• Written exercise: What follows is a listing; restate every line of it word for word.

#### Information provided ####

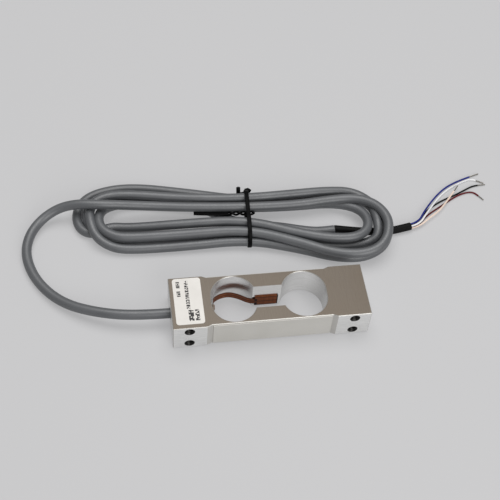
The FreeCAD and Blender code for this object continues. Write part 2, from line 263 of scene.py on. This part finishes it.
def metal_of_beam():
    """Ground upper and lower faces, milled loaded faces, and bright turned openings."""
    n = Nodes("beam_aluminium")
    split = n.add("ShaderNodeSeparateXYZ", {0: n.place}).outputs
    normal = n.add("ShaderNodeTexCoord").outputs["Normal"]
    facing = n.add("ShaderNodeSeparateXYZ", {0: normal}).outputs
    along = n.math("ABSOLUTE", split[0])
    aside = n.math("ABSOLUTE", split[1])
    tilt = [n.math("ABSOLUTE", facing[axis]) for axis in range(3)]
    flat = n.math("GREATER_THAN", tilt[2], 0.9)
    wall = n.math("LESS_THAN", tilt[2], 0.3)

    # Walls of the openings and the slot
    deep = n.math("LESS_THAN", aside, OPENING_DEPTH * MM)
    central = n.math("LESS_THAN", along, OPENING_REACH * MM)
    bore = n.math("MULTIPLY", wall, n.math("MULTIPLY", deep, central))

    # Walls of the tapped holes, round the axis of each, painted near black as the shade deep in the holes
    from_axis = [
        n.math("SUBTRACT", along, HOLE_X * MM),
        n.math("SUBTRACT", n.math("ABSOLUTE", n.math("SUBTRACT", split[2], MIDDLE * MM)), HOLE_RISE * MM),
    ]
    from_axis = n.math("ADD", *[n.math("POWER", value, 2.0) for value in from_axis])
    hole = n.math("LESS_THAN", from_axis, (HOLE_SURROUND * MM) ** 2)
    hole = n.math("MULTIPLY", hole, n.math("LESS_THAN", tilt[1], 0.9))
    hole = n.math("MULTIPLY", hole, n.math("LESS_THAN", tilt[2], 0.9999))

    # Chamfers, which face along no axis, painted darker as shade
    squared = [n.math("POWER", value, 8.0) for value in tilt]
    aligned = n.math("ADD", squared[0], n.math("ADD", squared[1], squared[2]))
    edge = n.math("MULTIPLY", n.math("LESS_THAN", aligned, 0.6), n.math("SUBTRACT", 1.0, bore))

    # Lowered faces between the pads, with the ramps
    coated = n.math("MULTIPLY", n.math("LESS_THAN", along, RECESS_HALF * MM), wall)
    coated = n.math("MULTIPLY", coated, n.math("GREATER_THAN", aside, RECESS_FACE * MM))

    ground = n.noise(1.0, 2.0, n.stretch((5200.0, 160.0, 160.0)))
    cloud = n.noise(26.0, 3.0)
    top = n.mix(n.span(ground, 0.3, 0.7), GROUND_DARK, GROUND_LIGHT)
    top = n.mix(n.span(cloud, 0.35, 0.7, 0.0, 0.5), top, GROUND_WARM)
    milled = n.noise(1.0, 2.0, n.stretch((220.0, 220.0, 4200.0)))
    side = n.mix(n.span(milled, 0.3, 0.7), MILLED_DARK, MILLED_LIGHT)
    turned = n.noise(1.0, 2.0, n.stretch((90.0, 90.0, 5200.0)))
    round_wall = n.mix(n.span(turned, 0.3, 0.7), TURNED_DARK, TURNED_LIGHT)
    # Painted shade: the openings' walls are darker where they face along the beam
    side_shade = n.span(n.math("POWER", tilt[0], 2.0), 0.1, 0.9, 0.0, 0.9)
    round_wall = n.mix(side_shade, round_wall, TURNED_PAINTED_SHADE)
    colour = n.mix(flat, side, top)
    colour = n.mix(bore, colour, round_wall)
    colour = n.mix(coated, colour, n.mix(cloud, COAT_DARK, COAT_LIGHT))
    colour = n.mix(edge, colour, CHAMFER_PAINTED_SHADE)
    # Painted shade in the tapped holes
    colour = n.mix(hole, colour, HOLE_PAINTED_SHADE)

    rough = n.mix(flat, n.span(milled, 0.3, 0.7, 0.34, 0.44), n.span(ground, 0.3, 0.7, 0.42, 0.54))
    rough = n.mix(bore, rough, n.span(turned, 0.3, 0.7, 0.16, 0.26))
    metallic = n.span(n.math("MAXIMUM", flat, bore), 0.0, 1.0, 0.6, 1.0)
    metallic = n.math("MULTIPLY", metallic, n.math("SUBTRACT", 1.0, coated))
    lines = n.mix(flat, milled, ground)
    lines = n.mix(bore, lines, turned)
    n.set(Base_Color=colour, Metallic=metallic, Roughness=rough)
    n.bump(lines, 0.10, 0.00006)
    return n.material


def coat():
    """Smooth cover coat over the gauges, thin enough to follow the metal."""
    n = Nodes("cover_coat")
    cloud = n.noise(45.0, 3.0)
    n.set(Base_Color=n.ramp(cloud, [(0.3, COAT_DARK), (0.7, COAT_LIGHT)]))
    n.set(Roughness=n.span(cloud, 0.3, 0.7, 0.42, 0.52))
    n.bump(n.noise(160.0, 2.0), 0.12, 0.0003)
    return n.material


def stripes(n, value, places, half):
    """1 on each thin stripe at these places, else 0."""
    total = None
    for place in places:
        away = n.math("ABSOLUTE", n.math("SUBTRACT", value, place))
        one = n.math("LESS_THAN", away, half)
        total = one if total is None else n.math("MAXIMUM", total, one)
    return total


def within(n, value, low, high):
    """1 where the value lies between two others, else 0."""
    above = n.math("GREATER_THAN", value, low)
    return n.math("MULTIPLY", above, n.math("LESS_THAN", value, high))


# Tracks and end pads of the flexible circuit as shares of its height, half their widths, how far
# the pads reach from the left end, and the dark edge at the right end, in millimetres
TRACKS = (0.04, 0.48, 0.94)
TRACK_HALF = 0.42
PADS = (0.22, 0.66)
PAD_HALF = 1.2
PAD_REACH = 1.6
FAR_EDGE = 0.7


def flex(name, box, end_marks):
    """Brown flexible circuit with darker tracks under its film, and dark pads at its left end."""
    n = Nodes(name)
    split = n.add("ShaderNodeSeparateXYZ", {0: n.place}).outputs
    low, high = box
    rise = high.z - low.z
    tracks = stripes(n, split[2], [low.z + rise * share for share in TRACKS], TRACK_HALF * MM)
    streak = n.noise(1.0, 3.0, n.stretch((700.0, 700.0, 90.0)))
    film = n.mix(n.span(streak, 0.3, 0.7), srgb(108, 57, 30), srgb(130, 74, 43))
    colour = n.mix(n.math("MULTIPLY", tracks, 0.8), film, srgb(62, 33, 22))
    if end_marks:
        near_end = n.math("LESS_THAN", split[0], low.x + PAD_REACH * MM)
        pads = stripes(n, split[2], [low.z + rise * share for share in PADS], PAD_HALF * MM)
        far_end = n.math("GREATER_THAN", split[0], high.x - FAR_EDGE * MM)
        colour = n.mix(n.math("MULTIPLY", near_end, pads), colour, srgb(22, 18, 18))
        colour = n.mix(far_end, colour, srgb(44, 26, 20))
    n.set(Base_Color=colour, Roughness=n.span(streak, 0.3, 0.7, 0.4, 0.55), Specular_IOR_Level=0.12)
    n.bump(tracks, 0.25, 0.0001)
    return n.material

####

• Result of this task:
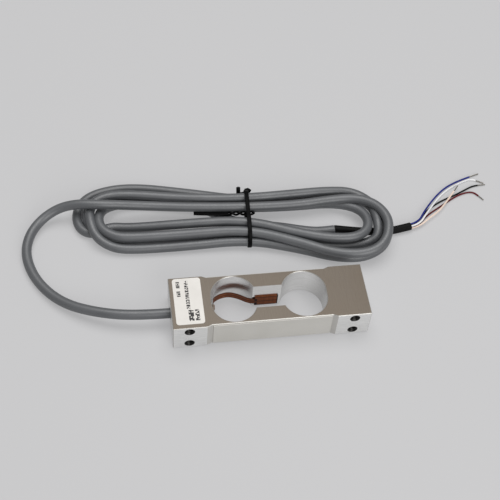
The FreeCAD and Blender code for this object continues. Write part 2, from line 263 of scene.py on. This part finishes it.
def metal_of_beam():
    """Ground upper and lower faces, milled loaded faces, and bright turned openings."""
    n = Nodes("beam_aluminium")
    split = n.add("ShaderNodeSeparateXYZ", {0: n.place}).outputs
    normal = n.add("ShaderNodeTexCoord").outputs["Normal"]
    facing = n.add("ShaderNodeSeparateXYZ", {0: normal}).outputs
    along = n.math("ABSOLUTE", split[0])
    aside = n.math("ABSOLUTE", split[1])
    tilt = [n.math("ABSOLUTE", facing[axis]) for axis in range(3)]
    flat = n.math("GREATER_THAN", tilt[2], 0.9)
    wall = n.math("LESS_THAN", tilt[2], 0.3)

    # Walls of the openings and the slot
    deep = n.math("LESS_THAN", aside, OPENING_DEPTH * MM)
    central = n.math("LESS_THAN", along, OPENING_REACH * MM)
    bore = n.math("MULTIPLY", wall, n.math("MULTIPLY", deep, central))

    # Walls of the tapped holes, round the axis of each, painted near black as the shade deep in the holes
    from_axis = [
        n.math("SUBTRACT", along, HOLE_X * MM),
        n.math("SUBTRACT", n.math("ABSOLUTE", n.math("SUBTRACT", split[2], MIDDLE * MM)), HOLE_RISE * MM),
    ]
    from_axis = n.math("ADD", *[n.math("POWER", value, 2.0) for value in from_axis])
    hole = n.math("LESS_THAN", from_axis, (HOLE_SURROUND * MM) ** 2)
    hole = n.math("MULTIPLY", hole, n.math("LESS_THAN", tilt[1], 0.9))
    hole = n.math("MULTIPLY", hole, n.math("LESS_THAN", tilt[2], 0.9999))

    # Chamfers, which face along no axis, painted darker as shade
    squared = [n.math("POWER", value, 8.0) for value in tilt]
    aligned = n.math("ADD", squared[0], n.math("ADD", squared[1], squared[2]))
    edge = n.math("MULTIPLY", n.math("LESS_THAN", aligned, 0.6), n.math("SUBTRACT", 1.0, bore))

    # Lowered faces between the pads, with the ramps
    coated = n.math("MULTIPLY", n.math("LESS_THAN", along, RECESS_HALF * MM), wall)
    coated = n.math("MULTIPLY", coated, n.math("GREATER_THAN", aside, RECESS_FACE * MM))

    ground = n.noise(1.0, 2.0, n.stretch((5200.0, 160.0, 160.0)))
    cloud = n.noise(26.0, 3.0)
    top = n.mix(n.span(ground, 0.3, 0.7), GROUND_DARK, GROUND_LIGHT)
    top = n.mix(n.span(cloud, 0.35, 0.7, 0.0, 0.5), top, GROUND_WARM)
    milled = n.noise(1.0, 2.0, n.stretch((220.0, 220.0, 4200.0)))
    side = n.mix(n.span(milled, 0.3, 0.7), MILLED_DARK, MILLED_LIGHT)
    turned = n.noise(1.0, 2.0, n.stretch((90.0, 90.0, 5200.0)))
    round_wall = n.mix(n.span(turned, 0.3, 0.7), TURNED_DARK, TURNED_LIGHT)
    # Painted shade: the openings' walls are darker where they face along the beam
    side_shade = n.span(n.math("POWER", tilt[0], 2.0), 0.1, 0.9, 0.0, 0.9)
    round_wall = n.mix(side_shade, round_wall, TURNED_PAINTED_SHADE)
    colour = n.mix(flat, side, top)
    colour = n.mix(bore, colour, round_wall)
    colour = n.mix(coated, colour, n.mix(cloud, COAT_DARK, COAT_LIGHT))
    colour = n.mix(edge, colour, CHAMFER_PAINTED_SHADE)
    # Painted shade in the tapped holes
    colour = n.mix(hole, colour, HOLE_PAINTED_SHADE)

    rough = n.mix(flat, n.span(milled, 0.3, 0.7, 0.34, 0.44), n.span(ground, 0.3, 0.7, 0.42, 0.54))
    rough = n.mix(bore, rough, n.span(turned, 0.3, 0.7, 0.16, 0.26))
    metallic = n.span(n.math("MAXIMUM", flat, bore), 0.0, 1.0, 0.6, 1.0)
    metallic = n.math("MULTIPLY", metallic, n.math("SUBTRACT", 1.0, coated))
    lines = n.mix(flat, milled, ground)
    lines = n.mix(bore, lines, turned)
    n.set(Base_Color=colour, Metallic=metallic, Roughness=rough)
    n.bump(lines, 0.10, 0.00006)
    return n.material


def coat():
    """Smooth cover coat over the gauges, thin enough to follow the metal."""
    n = Nodes("cover_coat")
    cloud = n.noise(45.0, 3.0)
    n.set(Base_Color=n.ramp(cloud, [(0.3, COAT_DARK), (0.7, COAT_LIGHT)]))
    n.set(Roughness=n.span(cloud, 0.3, 0.7, 0.42, 0.52))
    n.bump(n.noise(160.0, 2.0), 0.12, 0.0003)
    return n.material


def stripes(n, value, places, half):
    """1 on each thin stripe at these places, else 0."""
    total = None
    for place in places:
        away = n.math("ABSOLUTE", n.math("SUBTRACT", value, place))
        one = n.math("LESS_THAN", away, half)
        total = one if total is None else n.math("MAXIMUM", total, one)
    return total


def within(n, value, low, high):
    """1 where the value lies between two others, else 0."""
    above = n.math("GREATER_THAN", value, low)
    return n.math("MULTIPLY", above, n.math("LESS_THAN", value, high))


# Tracks and end pads of the flexible circuit as shares of its height, half their widths, how far
# the pads reach from the left end, and the dark edge at the right end, in millimetres
TRACKS = (0.04, 0.48, 0.94)
TRACK_HALF = 0.42
PADS = (0.22, 0.66)
PAD_HALF = 1.2
PAD_REACH = 1.6
FAR_EDGE = 0.7


def flex(name, box, end_marks):
    """Brown flexible circuit with darker tracks under its film, and dark pads at its left end."""
    n = Nodes(name)
    split = n.add("ShaderNodeSeparateXYZ", {0: n.place}).outputs
    low, high = box
    rise = high.z - low.z
    tracks = stripes(n, split[2], [low.z + rise * share for share in TRACKS], TRACK_HALF * MM)
    streak = n.noise(1.0, 3.0, n.stretch((700.0, 700.0, 90.0)))
    film = n.mix(n.span(streak, 0.3, 0.7), srgb(108, 57, 30), srgb(130, 74, 43))
    colour = n.mix(n.math("MULTIPLY", tracks, 0.8), film, srgb(62, 33, 22))
    if end_marks:
        near_end = n.math("LESS_THAN", split[0], low.x + PAD_REACH * MM)
        pads = stripes(n, split[2], [low.z + rise * share for share in PADS], PAD_HALF * MM)
        far_end = n.math("GREATER_THAN", split[0], high.x - FAR_EDGE * MM)
        colour = n.mix(n.math("MULTIPLY", near_end, pads), colour, srgb(22, 18, 18))
        colour = n.mix(far_end, colour, srgb(44, 26, 20))
    n.set(Base_Color=colour, Roughness=n.span(streak, 0.3, 0.7, 0.4, 0.55), Specular_IOR_Level=0.12)
    n.bump(tracks, 0.25, 0.0001)
    return n.material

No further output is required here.